Because that’s the thing about radical feminism at the end of the day. All of the beliefs are interconnected and products of the same twisted logic, usually reinforced with just enough grains of truth or plausibility to make them appealing–and to make them likely to be picked up, embraced, and circulated by people who may not recognize their origins. This is deliberate. Recruitment is a major game for radfems, and rather than hit a potentially open-minded, reasonable person over the head with “trans women are men” right out of the gate, they seed these other, tangential beliefs first. They package them in conspicuously TERF-free wrapping. They sprinkle them into communities where they’ll be taken at that face value. They market them to vulnerable people looking for a way to explain, understand, and heal from bad things that have happened to them. And then, when you’ve swallowed that key piece of their logic, they bring you into the fold by giving you more and more of the big picture, each step leading naturally and by design from the one you’ve already accepted.

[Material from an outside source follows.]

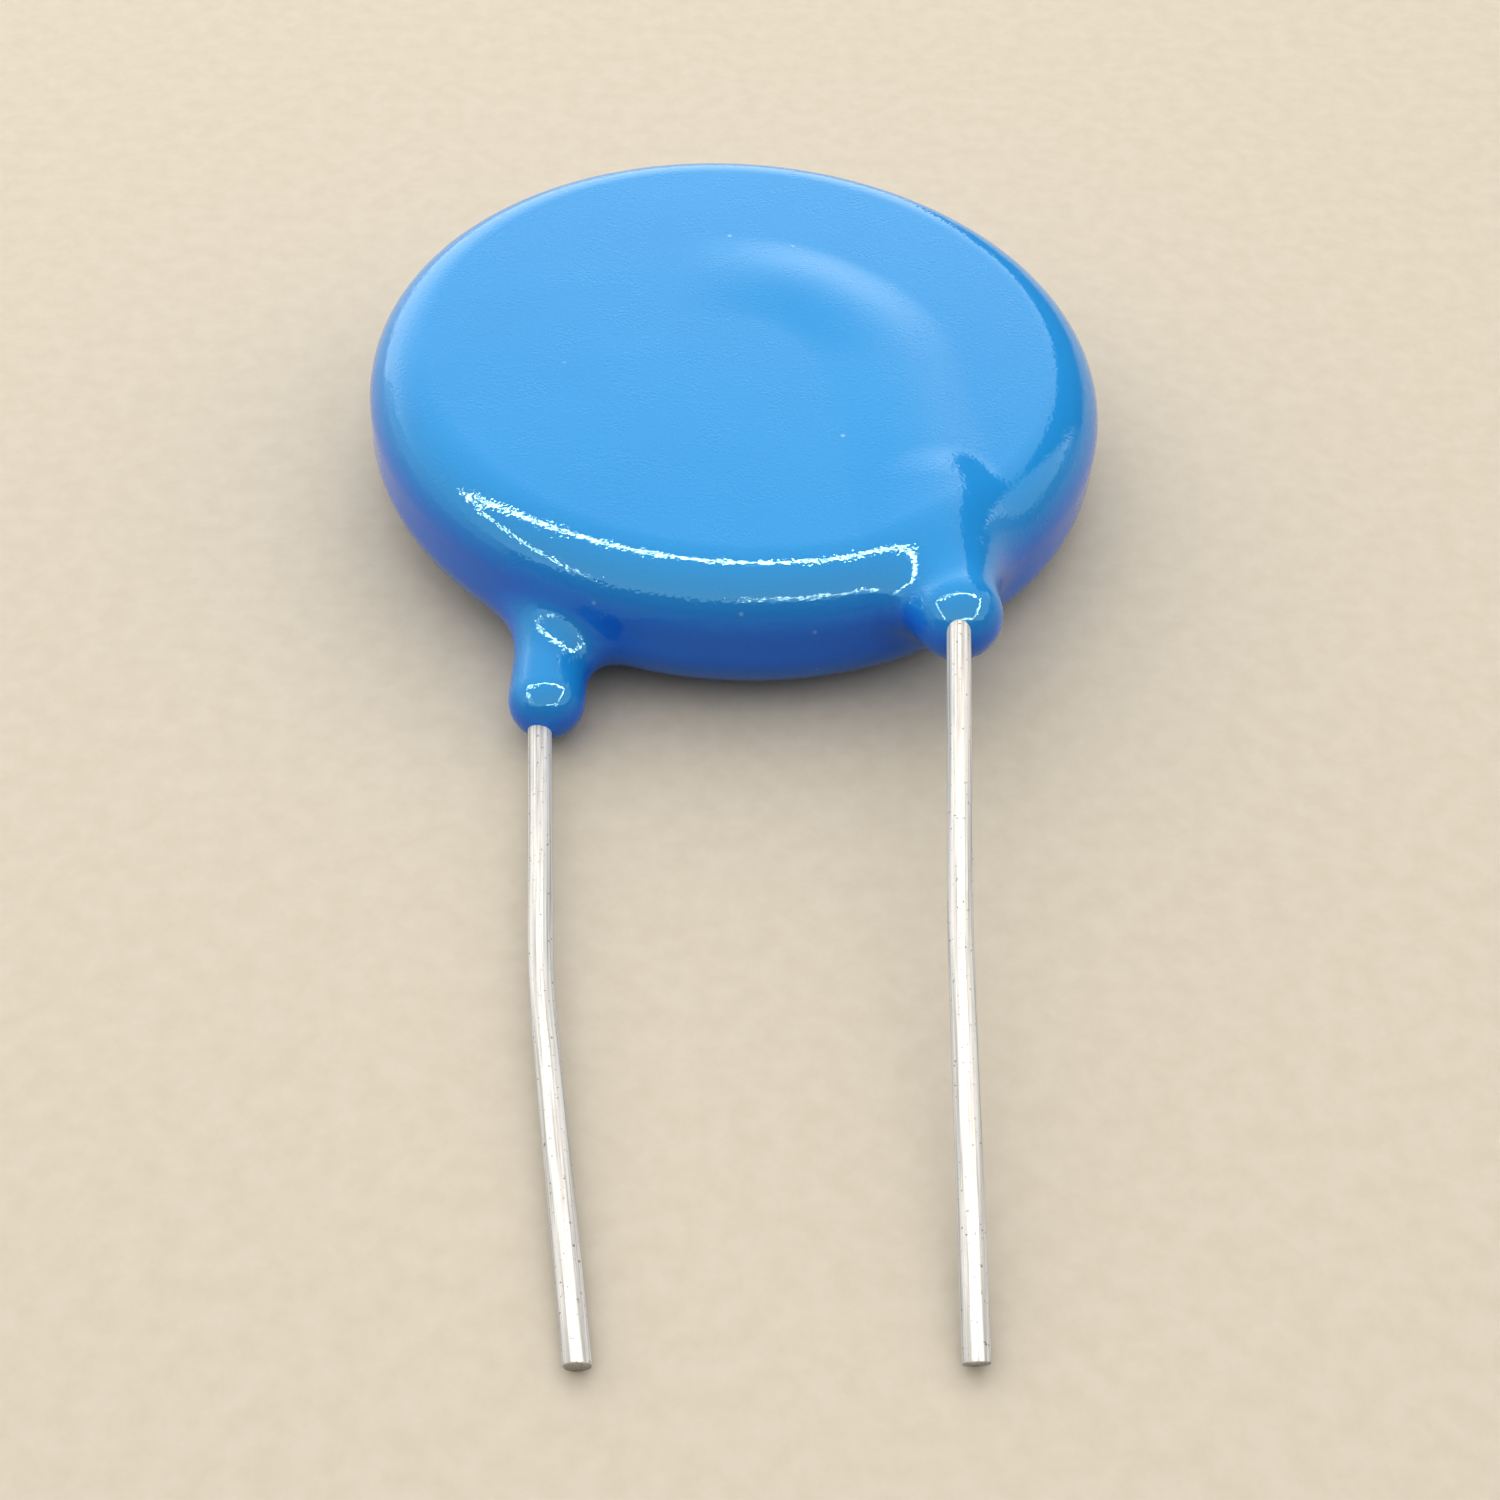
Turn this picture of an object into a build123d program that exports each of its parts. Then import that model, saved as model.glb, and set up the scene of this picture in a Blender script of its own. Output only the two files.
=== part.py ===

And I know this, because that’s how they got me. They found a young, scared, confused, hurt person–someone who had had their interest in kink used by unscrupulous people to rape and abuse them, and someone who had been alienated from mainstream feminism due to complicated trauma reactions around those same events. It wasn’t my fault, they assured me. Of course Other Feminists weren’t equipped to understand me. They could help me heal. They could help me understand. They knew what I’d been through and they had the answers. They got me hook line and fucking sinker by using their kink-critical ideologies to exploit my trauma and vulnerability and position themselves as the answer to my pain. And then they fed me more, and more, and more beliefs that all seemed like such a natural extension of that first one, the one I was the most receptive to. It took me years to figure out what had happened and disentangle myself, and I’m still deprogramming a lot of it.
So, yeah. Kink-critical is radfem ideology down to the bones. And because I know it’s gonna come up–you’re allowed to not like kink in general. You’re allowed to be squicked or triggered by specific kinks, or even the whole affair. Complicated or even outright negative reactions to those things are well within the range of normal. But “kink-critical” as a whole, and as an unexamined belief including refusing to question where it came from, who it benefits, and what it leads to, is pure radfem bullshit.